Wildlife in the Western End
As the least inhabited part of Kangaroo Island, the West End is a haven for wildlife. Start your discovery of the area’s fauna at Hanson Bay Sanctuary. Visitors will be likely to spot some of the island’s wild koalas. Take a self-guided walking tour of the sanctuary, or sign up for after dark tours for closeups of the area’s nocturnal species. In addition to koalas, the sanctuary is home to wallabies, possums, kangaroos and echidnas.
The waters hugging the shore are part of the Western Kangaroo Island Marine Park. The park is a great spot for whale and dolphin watching. To get to know the species beneath the surface, you hire diving gear and explore the reefs. In the estuaries on to the coast, fur seals raise their young. When you look up towards the sky, you might also spot a white-bellied sea eagle. To get out in the open water, you can hire a boat for the day.
Western End Sights and Lookouts
Cape Borda Lightstation was built in 1858 on the northwest point of Kangaroo Island. This is one of the oldest lighthouses in the country. Towering at 155 m above sea level, it affords panoramic ocean and coastal views. Guided tours of the lighthouse allow visitors to find out more about the island’s past, as well as the lives of the first lightkeepers, who were very much isolated from the mainland.

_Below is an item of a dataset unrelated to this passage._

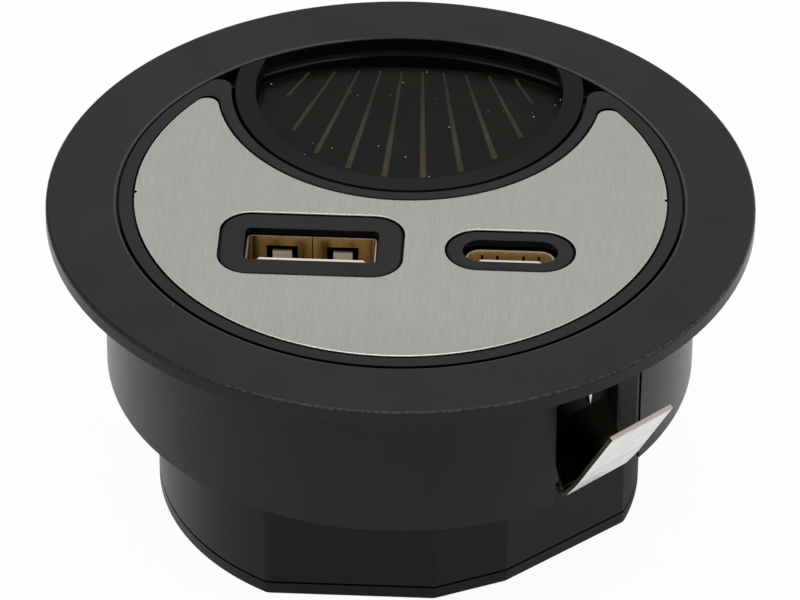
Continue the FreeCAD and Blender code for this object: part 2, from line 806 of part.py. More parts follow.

Kangaroo Island’s western, natural landmarks include the Remarkable Rocks and Admirals Arch. The Remarkable Rocks are a 500 million-year-old granite formation on the coast. Watch the sun rise or set over these imposing, jagged boulders, which have an orangish tint due to lichen. Visitors can climb on the rocks on dry days. A viewing platform near the rocks affords views out to the Casuarina Islets.
A boardwalk leads to Admirals Arch, a naturally formed rock arch, the remains of a cave. Travellers can still see stalactites hanging from the ceiling. Admirals Arch acts as an observation post for watching the fur seal colony in the rock pools below, and sometimes dolphins swimming close by. Admirals Arch is the starting point to several walking tracks.
Walks and Hikes in Kangaroo Island’s West
The Western End of Kangaroo Island is covered in the untouched forests of Flinders Chase National Park. The park is crisscrossed by many different trails, some leading further inland and others making their way to the coast. Ambitious walkers may undertake part, or all, of the 61 km Wilderness Trail, a track leading past isolated beaches, windswept landscapes, caves, bushland and rocky shores.
Shorter, easier walks depart from the park’s Visitor Centre. A 200m Discover Walk leads to the Black Swamp Lookout. A 1.5 km Heritage Walk introduces visitors to the island’s human and natural heritage via interpretive signage. Keep your eyes peeled for platypus as you cross the Black Swamp via the Platypus Waterholes Walk, a two-hour journey (both ways).
West End Beaches
Hanson Bay’s beach is a hub for fishing enthusiasts, who will be trying to reel in a prized Australian salmon. You can cast your line right in the surf. On top of fishing, travellers will be able to swim and snorkel in the sheltered waters. For swimming amidst scenic views, head to West Bay, an untouched beach at the western end of Flinders Chase National Park. This is another good fishing spot.
As you wander through the national park, you will find more secluded beaches, accessible by footpath only. Make your way along Sandy Creek’s shores to reach a quiet, deserted beach. Follow a trail leading through the Valley of the Cassowaries, abuting at another remote stretch of sand. Be mindful of tides and stormy weather as you head to these unpatrolled beaches.
Getting to Kangaroo Island’s Western End
If you’re travelling to the West End, you first need to get to Kangaroo Island from the mainland. Take a ferry from Cape Jervis to Penneshaw or fly from Adelaide to the island’s airport, Kingscote. From there, you can hire a car and drive to your final destination in about an hour.